Economists have downgraded UK growth forecasts with some predicting a recession. While we think the UK will narrowly avoid a recession, growth for 2017 is likely to fall to 0.4% from the 1.9% predicted before the referendum.
The timeline so far:
Friday 24 June
By the end of ‘Brexit Day’ the FTSE 100 had staged something of a recovery, ending 3% down on the day but still up nearly 2% over the week. The value of the pound played a part in this, having fallen 12% against the US dollar early on, before recovering to 8% down by the time UK stock markets closed.
Monday 27 June
Things regressed from Friday. The value of banks, house builders and airlines all fell again as did the pound. The price of gold also went up.
By Monday evening things seemed to go from bad to worse. While England’s football team suffered a humiliating defeat against Iceland, the UK also lost its last remaining AAA credit rating. Standard and Poor’s cut the UK’s rating two places from AAA to AA citing concerns over the referendum vote and the likelihood of a recession.
Tuesday 28 June
The markets rebounded as bargain hunters came in looking for opportunities.
Thursday 30 June
Mark Carney, Governor of the Bank of England, gave his more considered reaction to the news. He hinted at the Bank cutting interest rates as early as July and emphasised the possibility of further Quantitative Easing (QE). He also spoke of the benefits of a weaker currency.
His words soothed investors and by Thursday evening, the FTSE 100 had reached new highs for 2016. The more domestically-focused FTSE 250 meanwhile was 6% below its pre-Brexit level, with its companies more sensitive to the falling pound.
Friday 1 July
The UK market continued its rally while government gilt yields entered negative territory for the first time. Expectations of interest rate cuts and more QE drove yields to record lows.

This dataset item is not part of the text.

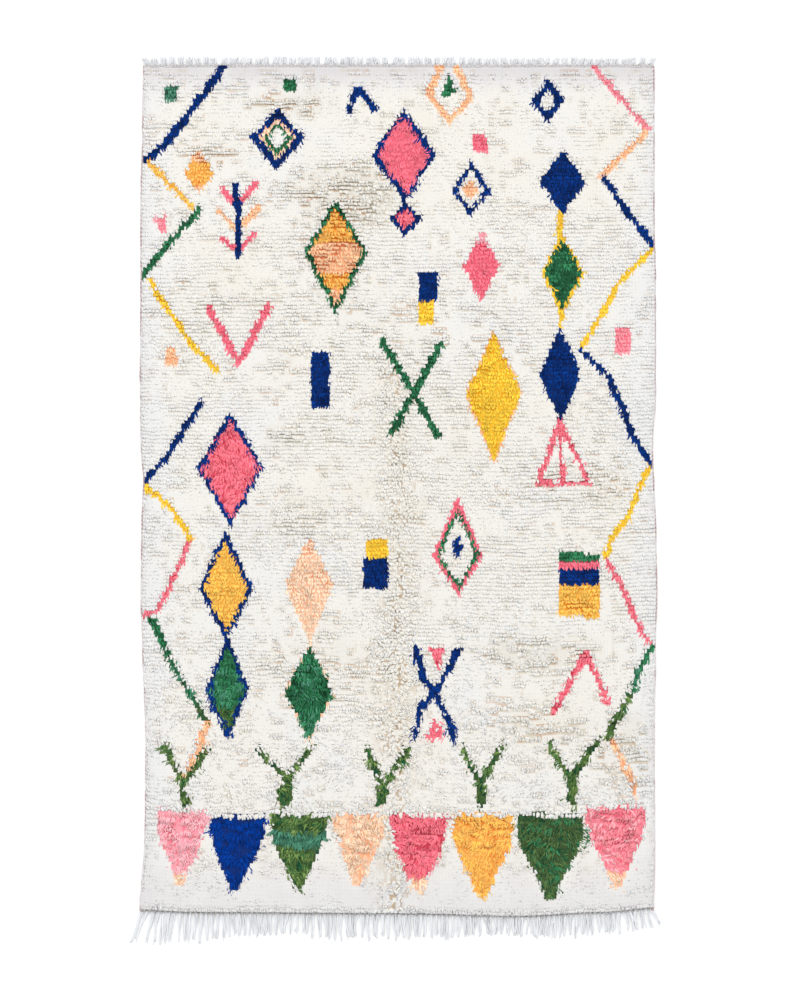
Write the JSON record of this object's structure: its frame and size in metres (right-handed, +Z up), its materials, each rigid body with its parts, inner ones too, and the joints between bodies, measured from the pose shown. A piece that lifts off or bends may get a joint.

What could investors be considering?
While things have calmed down for now, we expect there to be more volatility ahead. Some companies saw their share price rise while others saw it fall after the vote. However we’d expect the change to continue to benefit some companies while harming others.
It’s impossible to predict the future which is why it’s important that any decisions made are based on your clients’ long term goals.